I was specifically thinking banking and it’s exactly this type of spear phishing attack that happens (although with other types of tokens the Fido). In these scenarios, you only need to move the money once.
You definitely have a point with regard to non-transaction usage that requires long term access
Most MFA solutions are vulnerable to attack because there is a real challenge handling enrollment and lost tokens. It requires verification of the user, which guess what? Hard to do especially with remote users.
So, for any sort of FIDO token (a Yubico Security Key, Google's Titan, numerous cheaper products) the browser is working together with the physical token to authenticate you with U2F (on sites that didn't upgrade yet) or WebAuthn (the standard replacement)
During enrollment the site gets a unique random-looking identifier, a public key and a signed message that proves your token knows the associated private key. It stashes the identifier and public key. They aren't secret.
During authentication the site gives back one or more identifiers to ask you to prove you've still got one of these tokens you enrolled, and if your token recognises the identifier for this DNS name, it can sign a new message with the corresponding private key proving you still have the token.
Now suppose I'm a scammer, I am trying to phish users of the site realsite.example with my phishing scam site fake.example but they all use FIDO tokens. I can get realsite.example to give me the IDs for tokens (perhaps I guessed the user name and password or got it earlier by phishing), but then I'm blocked. I could try a few things:
1. I give them the realsite.example ID and I pretend my site is realsite.example. The user is never bothered by this because their web browser knows this website isn't realsite.example, I'm clearly a scammer, my attempt is ignored.

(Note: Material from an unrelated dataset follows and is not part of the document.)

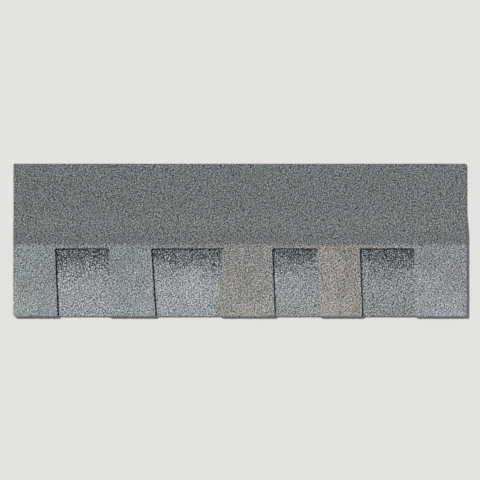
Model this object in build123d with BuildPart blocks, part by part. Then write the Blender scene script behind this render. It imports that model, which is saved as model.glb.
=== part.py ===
from build123d import *
import os
from math import atan, degrees, radians, sin, tan

# A laminated asphalt roofing shingle, lying face up as it relaxes on a level surface.
# X runs along the butt edge, +Y points up the roof slope and Z is through the thickness.
# The origin is the centre of the footprint, at the level that the shingle lies on.

# Overall size of the shingle
LENGTH = 1000.0  # along the butt edge
HEIGHT = 337.0  # from the butt edge to the head edge
EXPOSURE = 143.0  # the part of the height that the next course leaves open
SHEET = 2.5  # one granule-surfaced asphalt sheet

# Cut-outs in the top sheet, from the left end to the right. Each row gives the tooth on the
# left of the cut-out and the cut-out itself, both measured along the butt edge, and then how
# far the cut-out's left and right sides lean, in degrees: teeth flare towards the butt edge.
CUTOUTS = (
    (98.0, 110.0, 2.3, 1.2),
    (106.0, 139.5, 3.9, 2.9),
    (123.0, 96.5, 2.1, -0.8),
    (96.5, 115.0, 2.0, -0.4),
)
CUTOUT_ABOVE_EXPOSURE = 7.0  # how far the next course covers the heads of the cut-outs
BUTT_CORNER = 3.0  # die radius on the lower corners of the teeth and of the strip
HEAD_CORNER = 4.0  # die radius inside the heads of the cut-outs
SHEET_CORNER = 2.0  # die radius on the head edge of the top sheet

# Backing strip, glued under the teeth and the nailing zone
BACKING_HEIGHT = 171.0

# Laminating adhesive between the two layers
GLUE = 0.3
GLUE_LINE_WIDTH = 12.0
GLUE_LINES = (20.0, 72.0, 124.0)  # up from the butt edge, under each tooth
GLUE_MARGIN = 8.0  # from the side of a tooth to the end of its glue line
BOND_MARGIN = 3.0  # from the cut-out heads, and from the strip's edge, to the bond line

# Self-seal adhesive under the butt edge, in dashes
SEAL = 0.7
SEAL_SETBACK = 16.0  # from the butt edge to the middle of the dashes
SEAL_WIDTH = 12.0
SEAL_LENGTH = 78.0
SEAL_PITCH = 98.0
SEAL_ROUND = 0.3  # softened edge where the hot dash spread

# Release film on the back of the headlap: it faces the dashes of the next shingle in a pack
FILM = 0.1
FILM_WIDTH = 25.0

# The headlap relaxes from the backing strip down to the floor
BEND_SETBACK = 6.0  # from the backing strip's edge to the start of the bend
BEND_RUN = 60.0  # length of the whole bend along the floor

# Places worked out from the sizes
LEFT = -LENGTH / 2
RIGHT = LENGTH / 2
BUTT = -HEIGHT / 2
HEAD = HEIGHT / 2
CUTOUT_HEAD = BUTT + EXPOSURE + CUTOUT_ABOVE_EXPOSURE
BACKING_EDGE = BUTT + BACKING_HEIGHT
BACKING_TOP = SEAL + SHEET
TEETH_BOTTOM = BACKING_TOP + GLUE
BEND_START = BACKING_EDGE + BEND_SETBACK
FILM_MIDDLE = HEAD - SEAL_SETBACK  # packed back to back, the film lies on the next one's dashes
CUT_CLEAR = 1.0  # how far a cutting tool runs past what it cuts


def side(butt_x, lean, y):
    """X of a leaning cut-out side at height y, where it meets the butt edge at butt_x."""
    return butt_x + tan(radians(lean)) * (y - BUTT)


# Each cut-out as (left side, its lean, right side, its lean), with the places on the butt edge
cutouts = []
butt_x = LEFT
for tooth_width, cutout_width, left_lean, right_lean in CUTOUTS:
    cutout_left = butt_x + tooth_width
    butt_x = cutout_left + cutout_width
    cutouts.append((cutout_left, -left_lean, butt_x, right_lean))

# Each tooth as (left side, its lean, right side, its lean): what the cut-outs leave
tooth_lefts = [(LEFT, 0.0)] + [(right, lean) for _, _, right, lean in cutouts]
tooth_rights = [(left, lean) for left, lean, _, _ in cutouts] + [(RIGHT, 0.0)]
teeth = [(*left, *right) for left, right in zip(tooth_lefts, tooth_rights)]


# Top sheet: one sheet whose lower half is die-cut into flared teeth
drop_angle = 2 * degrees(atan(TEETH_BOTTOM / BEND_RUN))
bend_radius = BEND_RUN / (2 * sin(radians(drop_angle)))

with BuildPart() as top_sheet:
    with BuildSketch(Plane.YZ):
        with BuildLine() as underside:
            Line((BUTT, TEETH_BOTTOM), (BEND_START, TEETH_BOTTOM))
            JernArc((BEND_START, TEETH_BOTTOM), (1, 0), bend_radius, -drop_angle)
            JernArc(underside.line @ 1, underside.line % 1, bend_radius, drop_angle)
            Line(underside.line @ 1, (HEAD, 0))
            offset(amount=SHEET, side=Side.LEFT)
        make_face()
    extrude(amount=LENGTH / 2, both=True)
    with BuildSketch(Plane.XY.offset(TEETH_BOTTOM - CUT_CLEAR)):
        for left, left_lean, right, right_lean in cutouts:
            mouth = BUTT - CUT_CLEAR
            with BuildLine():
                Polyline(
                    (side(left, left_lean, mouth), mouth),
                    (side(right, right_lean, mouth), mouth),
                    (side(right, right_lean, CUTOUT_HEAD), CUTOUT_HEAD),
                    (side(left, left_lean, CUTOUT_HEAD), CUTOUT_HEAD),
                    close=True,
                )
            make_face()
    extrude(amount=SHEET + 2 * CUT_CLEAR, mode=Mode.SUBTRACT)
    # A flush seat for the release film, on the back of the headlap
    with BuildSketch(Plane.XY):
        with Locations((0, FILM_MIDDLE)):
            Rectangle(LENGTH + 2 * CUT_CLEAR, FILM_WIDTH)
    extrude(amount=FILM, mode=Mode.SUBTRACT)
    butt_corners = top_sheet.edges().filter_by(Axis.Z).group_by(Axis.Y)[0]
    fillet(butt_corners, radius=BUTT_CORNER)
    head_corners = top_sheet.edges().filter_by(Axis.Z).group_by(Axis.Y)[-1]
    fillet(head_corners, radius=SHEET_CORNER)
    across_heads = (CUTOUT_HEAD - HEAD_CORNER / 2, CUTOUT_HEAD + HEAD_CORNER / 2)
    cutout_corners = top_sheet.edges().filter_by(Axis.Z).filter_by_position(Axis.Y, *across_heads)
    fillet(cutout_corners, radius=HEAD_CORNER)


# Backing strip: the plain second layer, which shows through the cut-outs
with BuildPart() as backing_strip:
    with BuildSketch(Plane.XY.offset(SEAL)):
        with Locations((0, BUTT)):
            Rectangle(LENGTH, BACKING_HEIGHT, align=(Align.CENTER, Align.MIN))
    extrude(amount=SHEET)
    butt_corners = backing_strip.edges().filter_by(Axis.Z).group_by(Axis.Y)[0]
    fillet(butt_corners, radius=BUTT_CORNER)


# Laminating adhesive: short lines under every tooth, and one bond line above the cut-outs
with BuildPart() as laminating_adhesive:
    with BuildSketch(Plane.XY.offset(BACKING_TOP)):
        for left, left_lean, right, right_lean in teeth:
            for line_height in GLUE_LINES:
                y = BUTT + line_height
                line_left = side(left, left_lean, y) + GLUE_MARGIN
                line_right = side(right, right_lean, y) - GLUE_MARGIN
                with Locations(((line_left + line_right) / 2, y)):
                    Rectangle(line_right - line_left, GLUE_LINE_WIDTH)
        with Locations((0, (CUTOUT_HEAD + BACKING_EDGE) / 2)):
            Rectangle(LENGTH - 2 * GLUE_MARGIN, BACKING_EDGE - CUTOUT_HEAD - 2 * BOND_MARGIN)
    extrude(amount=GLUE)


# Self-seal adhesive: a row of dashes under the butt edge, with round ends and a soft rim
seal_count = int((LENGTH - SEAL_LENGTH) // SEAL_PITCH) + 1
with BuildPart() as sealant_dashes:
    with BuildSketch(Plane.XY.offset(SEAL)):
        with Locations((0, BUTT + SEAL_SETBACK)):
            with GridLocations(SEAL_PITCH, SEAL_PITCH, seal_count, 1):
                SlotOverall(SEAL_LENGTH, SEAL_WIDTH)
    extrude(amount=-SEAL)
    rims = sealant_dashes.faces().group_by(Axis.Z)[0].edges()
    fillet(rims, radius=SEAL_ROUND)


# Release film: a flat tape, flush with the back of the top sheet
with BuildPart() as release_film:
    with BuildSketch(Plane.XY):
        with Locations((0, FILM_MIDDLE)):
            Rectangle(LENGTH, FILM_WIDTH)
    extrude(amount=FILM)


# Every piece goes to its own file, which is named after it
pieces = {
    "top_sheet": top_sheet.part,
    "backing_strip": backing_strip.part,
    "laminating_adhesive": laminating_adhesive.part,
    "sealant_dashes": sealant_dashes.part,
    "release_film": release_film.part,
}
os.makedirs("parts", exist_ok=True)
for name, piece in pieces.items():
    piece.label = name
    export_step(piece, f"parts/{name}.step")
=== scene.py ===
"""Dresses one laminated asphalt shingle: granule surfaces, cut edges, adhesives, film, stage and camera."""
import math
from types import SimpleNamespace

import bpy
import numpy as np
from bpy.props import FloatProperty, FloatVectorProperty, IntProperty, PointerProperty
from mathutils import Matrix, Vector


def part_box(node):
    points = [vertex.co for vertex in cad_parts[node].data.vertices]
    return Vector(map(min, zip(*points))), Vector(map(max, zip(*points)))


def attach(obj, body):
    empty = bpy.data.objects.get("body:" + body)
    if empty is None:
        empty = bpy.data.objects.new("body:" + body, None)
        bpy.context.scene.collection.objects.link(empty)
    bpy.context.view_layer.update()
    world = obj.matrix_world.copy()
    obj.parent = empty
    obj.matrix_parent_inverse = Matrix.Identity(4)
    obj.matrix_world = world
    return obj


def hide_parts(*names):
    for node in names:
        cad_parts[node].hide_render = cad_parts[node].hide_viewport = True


bl_info = {
    "name": "Laminated Asphalt Shingle",
    "version": (1, 0, 0),
    "blender": (4, 5, 0),
    "location": "3D View > Sidebar > Shingle",
    "description": "Builds the granule surfaces, cut edges and adhesives of one laminated shingle",
    "category": "Add Mesh",
}

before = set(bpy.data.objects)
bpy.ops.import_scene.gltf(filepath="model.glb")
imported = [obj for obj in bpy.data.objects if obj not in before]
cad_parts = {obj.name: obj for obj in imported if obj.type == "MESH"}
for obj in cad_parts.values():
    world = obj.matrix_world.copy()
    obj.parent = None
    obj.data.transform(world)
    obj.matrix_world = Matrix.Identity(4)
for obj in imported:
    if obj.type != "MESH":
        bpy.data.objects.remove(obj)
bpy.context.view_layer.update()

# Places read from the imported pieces, in metres
SHEET_LOW, SHEET_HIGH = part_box("top_sheet")
STRIP_LOW, STRIP_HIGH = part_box("backing_strip")
GLUE_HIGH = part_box("laminating_adhesive")[1]
DASH_LOW, DASH_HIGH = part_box("sealant_dashes")
FILM_LOW, FILM_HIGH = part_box("release_film")
LEFT, RIGHT = SHEET_LOW.x, SHEET_HIGH.x
BUTT, HEAD = SHEET_LOW.y, SHEET_HIGH.y
TEETH_BOTTOM = GLUE_HIGH.z
SHEET = SHEET_HIGH.z - TEETH_BOTTOM
BACKING_EDGE = STRIP_HIGH.y

# The cut of the top sheet. Each row gives the tooth on the left of a cut-out and the cut-out
# itself, along the butt edge, and how far its left and right sides lean, in degrees.
CUTOUTS = (
    (0.0980, 0.1100, 2.3, 1.2),
    (0.1060, 0.1395, 3.9, 2.9),
    (0.1230, 0.0965, 2.1, -0.8),
    (0.0965, 0.1150, 2.0, -0.4),
)
EXPOSURE = 0.143  # the part of the height that the next course leaves open
EXPOSED_TOP = BUTT + EXPOSURE
CUTOUT_HEAD = EXPOSED_TOP + 0.007  # just under the next course
COLOUR_END = EXPOSED_TOP + 0.015  # where the blends end and the plain headlap begins
BUTT_CORNER = 0.003
HEAD_CORNER = 0.004  # inside the heads of the cut-outs
SHEET_CORNER = 0.002  # on the head edge

# The bend that takes the headlap down to the floor, and the dashes under the butt edge
BEND_START = BACKING_EDGE + 0.006
BEND_RUN = 0.060
BEND_END = BEND_START + BEND_RUN
BEND_ANGLE = 2 * math.atan(TEETH_BOTTOM / BEND_RUN)
BEND_RADIUS = BEND_RUN / (2 * math.sin(BEND_ANGLE))
DASH_COUNT = 10
DASH_LENGTH = 0.078

# Blend drops of each tooth, from the left: the drop that most of it got, the one mixed in, and
# the side where that one gathers, as a direction across and up the tooth
TOOTH_BLENDS = (
    ("ash", "moss", (-0.7, -0.7)),
    ("moss", "sky", (-0.5, 0.5)),
    ("sand", "stone", (0.0, 1.0)),
    ("rose", "sand", (1.0, 0.0)),
    ("heather", "ash", (0.5, 0.5)),
)
# The backing strip in each cut-out, from the left: its lightness, beside the strip's own grey,
# how far down from the next course's butt edge its dark granules thin out, the contrast between
# its grains, beside that of the whole strip, and how much duller it gets at its own butt edge
CUTOUT_SHADES = (
    (0.93, 0.049, 1.05, 0.0),
    (0.97, 0.041, 0.85, 0.2),
    (0.86, 0.038, 1.0, 1.2),
    (0.74, 0.038, 1.35, 1.0),
)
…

2. I give them the real IDs from realsite.example but I admit to the web browser that this is fake.example. This doesn't work because those IDs are for realsite.example and my site is fake.example. There isn't any "Wrong name, override? Y/N" type pop-up, there's no way for any component to guess what happened, it just doesn't work. Maybe the user will retry a dozen times. Maybe they'll eventually spot that it's a scam. They can't give me working credentials for realsite.example because they aren't at realsite.example.
3. I give them a nonsense ID and I admit this is fake.example, this doesn't work, their token doesn't recognise the nonsense ID.
4. I have them enroll their token on fake.example. This "works" fine, but now all I can do is authenticate this user on my site, the resulting credentials are completely useless on realsite.example, these are credentials for fake.example and nothing about them is the same.